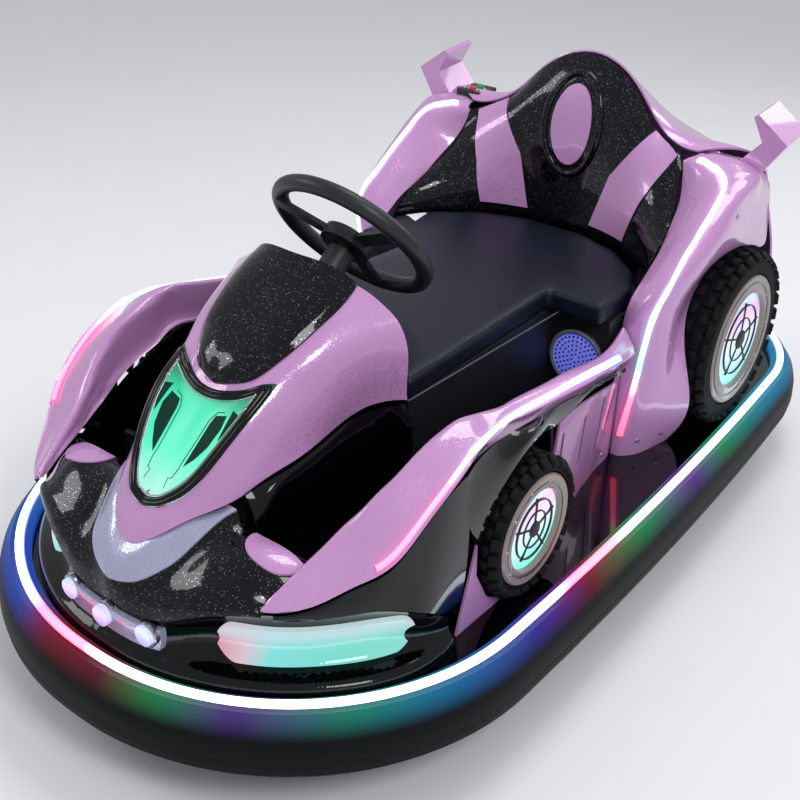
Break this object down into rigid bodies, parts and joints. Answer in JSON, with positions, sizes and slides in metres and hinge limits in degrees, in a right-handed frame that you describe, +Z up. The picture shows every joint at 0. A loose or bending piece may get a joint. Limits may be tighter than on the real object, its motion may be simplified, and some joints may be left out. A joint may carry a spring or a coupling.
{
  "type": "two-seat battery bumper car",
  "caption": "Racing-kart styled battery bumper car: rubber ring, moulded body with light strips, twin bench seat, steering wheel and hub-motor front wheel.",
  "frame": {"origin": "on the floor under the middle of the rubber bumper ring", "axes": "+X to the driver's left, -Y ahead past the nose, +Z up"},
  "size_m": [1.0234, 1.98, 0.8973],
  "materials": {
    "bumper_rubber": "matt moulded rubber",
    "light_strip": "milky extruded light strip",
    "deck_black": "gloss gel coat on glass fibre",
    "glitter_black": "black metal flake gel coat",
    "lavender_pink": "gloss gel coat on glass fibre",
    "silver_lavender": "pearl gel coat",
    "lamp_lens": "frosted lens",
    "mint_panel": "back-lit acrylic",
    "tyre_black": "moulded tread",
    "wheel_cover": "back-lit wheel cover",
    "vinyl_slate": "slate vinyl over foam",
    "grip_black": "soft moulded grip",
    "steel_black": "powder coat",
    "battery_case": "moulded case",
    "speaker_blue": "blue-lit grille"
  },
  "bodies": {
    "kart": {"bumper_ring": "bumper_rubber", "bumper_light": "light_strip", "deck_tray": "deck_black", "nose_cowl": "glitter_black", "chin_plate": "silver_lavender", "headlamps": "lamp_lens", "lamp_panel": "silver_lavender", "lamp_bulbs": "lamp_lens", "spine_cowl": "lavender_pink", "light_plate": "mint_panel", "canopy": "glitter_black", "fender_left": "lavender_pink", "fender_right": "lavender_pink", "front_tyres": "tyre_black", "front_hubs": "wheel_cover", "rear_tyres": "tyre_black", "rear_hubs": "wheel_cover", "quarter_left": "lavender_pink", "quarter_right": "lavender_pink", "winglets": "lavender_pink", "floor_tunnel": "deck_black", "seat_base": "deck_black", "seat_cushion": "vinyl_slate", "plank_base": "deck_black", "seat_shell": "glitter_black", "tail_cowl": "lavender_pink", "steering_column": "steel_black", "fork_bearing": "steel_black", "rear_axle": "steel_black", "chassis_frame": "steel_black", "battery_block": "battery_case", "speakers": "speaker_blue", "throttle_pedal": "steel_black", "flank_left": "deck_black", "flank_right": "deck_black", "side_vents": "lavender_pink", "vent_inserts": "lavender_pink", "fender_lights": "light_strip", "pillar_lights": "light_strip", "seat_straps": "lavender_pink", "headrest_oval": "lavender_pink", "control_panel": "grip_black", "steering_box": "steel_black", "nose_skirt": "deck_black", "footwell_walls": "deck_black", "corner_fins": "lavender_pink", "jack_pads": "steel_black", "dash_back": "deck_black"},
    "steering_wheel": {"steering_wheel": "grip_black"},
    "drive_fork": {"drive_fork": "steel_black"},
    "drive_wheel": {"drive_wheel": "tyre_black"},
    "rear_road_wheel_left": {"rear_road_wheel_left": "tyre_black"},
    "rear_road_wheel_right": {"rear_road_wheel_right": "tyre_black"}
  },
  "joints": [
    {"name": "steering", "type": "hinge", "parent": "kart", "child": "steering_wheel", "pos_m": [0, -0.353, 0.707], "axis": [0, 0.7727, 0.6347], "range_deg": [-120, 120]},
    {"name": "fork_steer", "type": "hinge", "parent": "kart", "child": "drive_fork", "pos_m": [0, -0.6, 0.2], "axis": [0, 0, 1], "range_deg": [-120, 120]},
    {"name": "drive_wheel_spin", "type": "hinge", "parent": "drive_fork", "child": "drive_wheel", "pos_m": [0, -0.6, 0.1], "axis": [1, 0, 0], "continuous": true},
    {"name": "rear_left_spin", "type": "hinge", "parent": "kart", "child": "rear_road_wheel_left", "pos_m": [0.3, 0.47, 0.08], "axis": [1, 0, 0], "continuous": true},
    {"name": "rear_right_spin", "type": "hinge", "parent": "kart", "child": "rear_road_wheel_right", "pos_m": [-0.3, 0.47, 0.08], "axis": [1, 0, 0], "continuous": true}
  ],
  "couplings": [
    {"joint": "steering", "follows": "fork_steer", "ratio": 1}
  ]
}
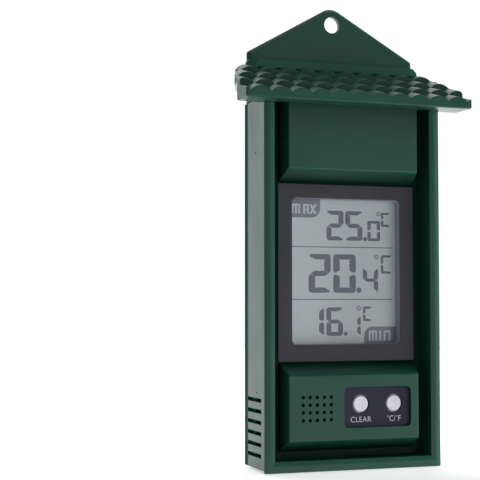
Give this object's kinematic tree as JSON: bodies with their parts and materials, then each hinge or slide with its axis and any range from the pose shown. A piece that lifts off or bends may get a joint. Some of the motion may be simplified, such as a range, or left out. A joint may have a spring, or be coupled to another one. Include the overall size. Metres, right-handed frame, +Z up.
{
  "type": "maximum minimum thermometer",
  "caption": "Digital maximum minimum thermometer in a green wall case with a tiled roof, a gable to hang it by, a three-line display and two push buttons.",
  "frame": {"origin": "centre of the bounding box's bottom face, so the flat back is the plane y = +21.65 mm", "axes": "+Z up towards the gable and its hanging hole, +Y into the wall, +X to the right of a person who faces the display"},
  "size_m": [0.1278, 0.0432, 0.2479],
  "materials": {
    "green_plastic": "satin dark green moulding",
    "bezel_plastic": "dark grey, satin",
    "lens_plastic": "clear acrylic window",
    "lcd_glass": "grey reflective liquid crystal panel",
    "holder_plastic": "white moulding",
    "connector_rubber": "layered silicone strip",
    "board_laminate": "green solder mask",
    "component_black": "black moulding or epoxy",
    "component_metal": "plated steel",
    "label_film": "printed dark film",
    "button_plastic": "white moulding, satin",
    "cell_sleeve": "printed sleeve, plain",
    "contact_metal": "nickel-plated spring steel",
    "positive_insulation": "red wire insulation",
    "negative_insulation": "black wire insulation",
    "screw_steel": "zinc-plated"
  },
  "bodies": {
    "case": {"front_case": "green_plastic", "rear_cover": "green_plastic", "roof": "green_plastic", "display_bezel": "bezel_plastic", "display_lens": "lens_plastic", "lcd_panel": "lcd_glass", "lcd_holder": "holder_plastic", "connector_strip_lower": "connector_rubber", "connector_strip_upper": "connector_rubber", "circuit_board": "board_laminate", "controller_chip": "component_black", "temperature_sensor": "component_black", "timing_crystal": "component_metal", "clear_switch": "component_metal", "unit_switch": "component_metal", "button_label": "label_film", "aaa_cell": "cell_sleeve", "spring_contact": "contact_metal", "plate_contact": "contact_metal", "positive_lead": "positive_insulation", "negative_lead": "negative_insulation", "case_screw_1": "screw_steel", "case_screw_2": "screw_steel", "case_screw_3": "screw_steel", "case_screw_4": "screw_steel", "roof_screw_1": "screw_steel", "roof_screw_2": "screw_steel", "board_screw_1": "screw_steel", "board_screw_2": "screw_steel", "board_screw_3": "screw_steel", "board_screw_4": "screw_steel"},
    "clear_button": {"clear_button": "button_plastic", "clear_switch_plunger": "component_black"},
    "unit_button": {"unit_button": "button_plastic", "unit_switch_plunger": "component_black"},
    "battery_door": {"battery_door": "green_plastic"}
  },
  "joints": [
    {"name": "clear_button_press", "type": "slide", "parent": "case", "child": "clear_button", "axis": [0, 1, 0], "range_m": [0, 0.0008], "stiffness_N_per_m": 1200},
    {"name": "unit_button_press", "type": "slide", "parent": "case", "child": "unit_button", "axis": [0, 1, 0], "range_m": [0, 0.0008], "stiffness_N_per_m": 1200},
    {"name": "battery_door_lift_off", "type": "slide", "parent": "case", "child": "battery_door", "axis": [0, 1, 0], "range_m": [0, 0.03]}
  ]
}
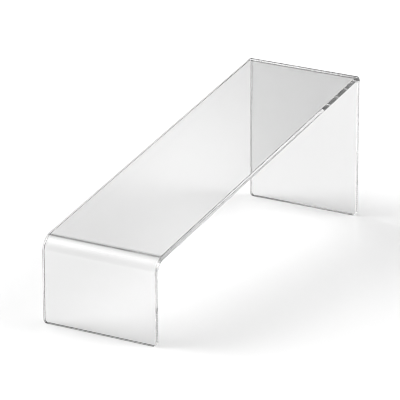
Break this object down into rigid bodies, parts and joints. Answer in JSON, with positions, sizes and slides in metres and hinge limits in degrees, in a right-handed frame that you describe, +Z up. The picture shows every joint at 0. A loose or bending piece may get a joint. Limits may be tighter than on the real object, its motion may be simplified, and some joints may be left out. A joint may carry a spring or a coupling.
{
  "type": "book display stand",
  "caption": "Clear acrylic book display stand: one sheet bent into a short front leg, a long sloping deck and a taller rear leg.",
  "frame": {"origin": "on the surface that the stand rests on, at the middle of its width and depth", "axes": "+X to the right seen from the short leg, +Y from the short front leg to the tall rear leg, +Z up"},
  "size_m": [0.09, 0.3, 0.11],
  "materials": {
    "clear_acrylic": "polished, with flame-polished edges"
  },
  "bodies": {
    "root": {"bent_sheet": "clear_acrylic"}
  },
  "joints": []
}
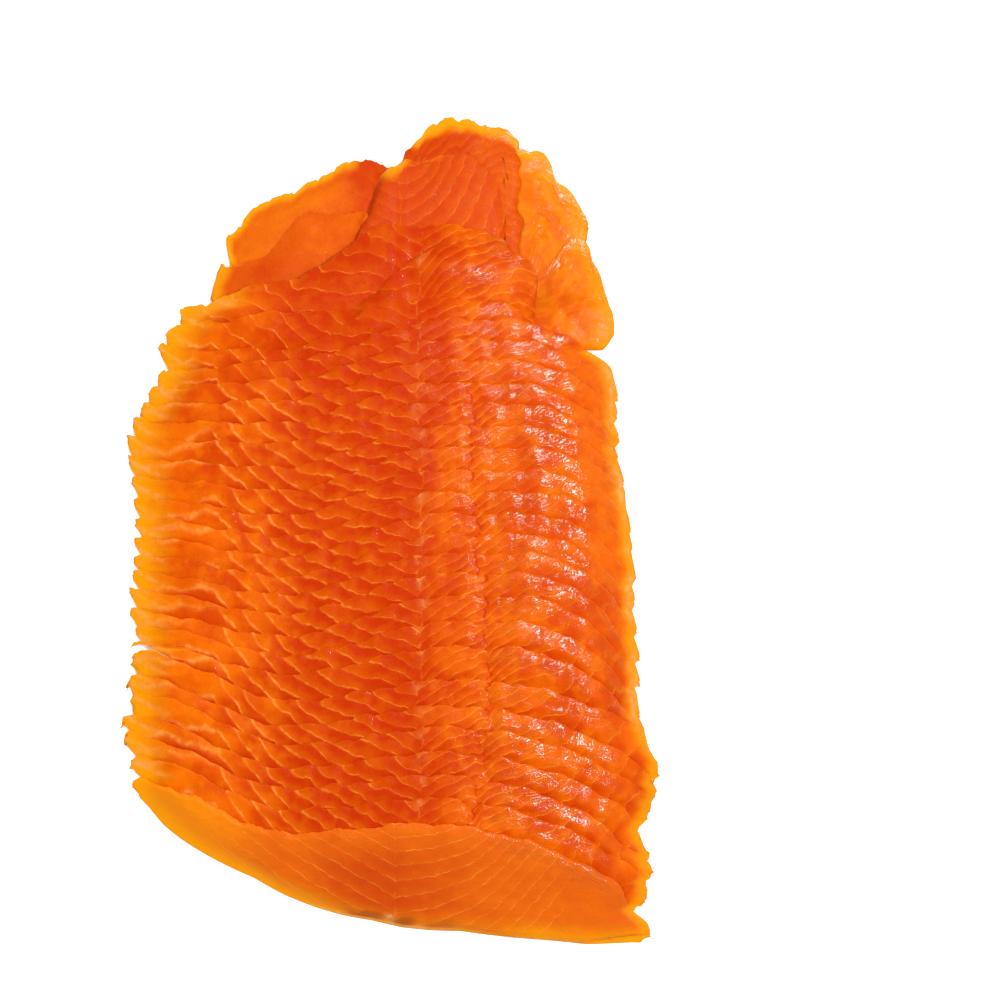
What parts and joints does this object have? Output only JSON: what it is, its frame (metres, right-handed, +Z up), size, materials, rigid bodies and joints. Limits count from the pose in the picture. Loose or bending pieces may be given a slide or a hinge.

═══

* **Exercise requirements**: Identify and copy lines that hold the string "with".

* **Task result**:
Break this object down into rigid bodies, parts and joints. Answer in JSON, with positions, sizes and slides in metres and hinge limits in degrees, in a right-handed frame that you describe, +Z up. The picture shows every joint at 0. A loose or bending piece may get a joint. Limits may be tighter than on the real object, its motion may be simplified, and some joints may be left out. A joint may carry a spring or a coupling.
  "caption": "Racing-kart styled battery bumper car: rubber ring, moulded body with light strips, twin bench seat, steering wheel and hub-motor front wheel.",
Give this object's kinematic tree as JSON: bodies with their parts and materials, then each hinge or slide with its axis and any range from the pose shown. A piece that lifts off or bends may get a joint. Some of the motion may be simplified, such as a range, or left out. A joint may have a spring, or be coupled to another one. Include the overall size. Metres, right-handed frame, +Z up.
  "caption": "Digital maximum minimum thermometer in a green wall case with a tiled roof, a gable to hang it by, a three-line display and two push buttons.",
Break this object down into rigid bodies, parts and joints. Answer in JSON, with positions, sizes and slides in metres and hinge limits in degrees, in a right-handed frame that you describe, +Z up. The picture shows every joint at 0. A loose or bending piece may get a joint. Limits may be tighter than on the real object, its motion may be simplified, and some joints may be left out. A joint may carry a spring or a coupling.
    "clear_acrylic": "polished, with flame-polished edges"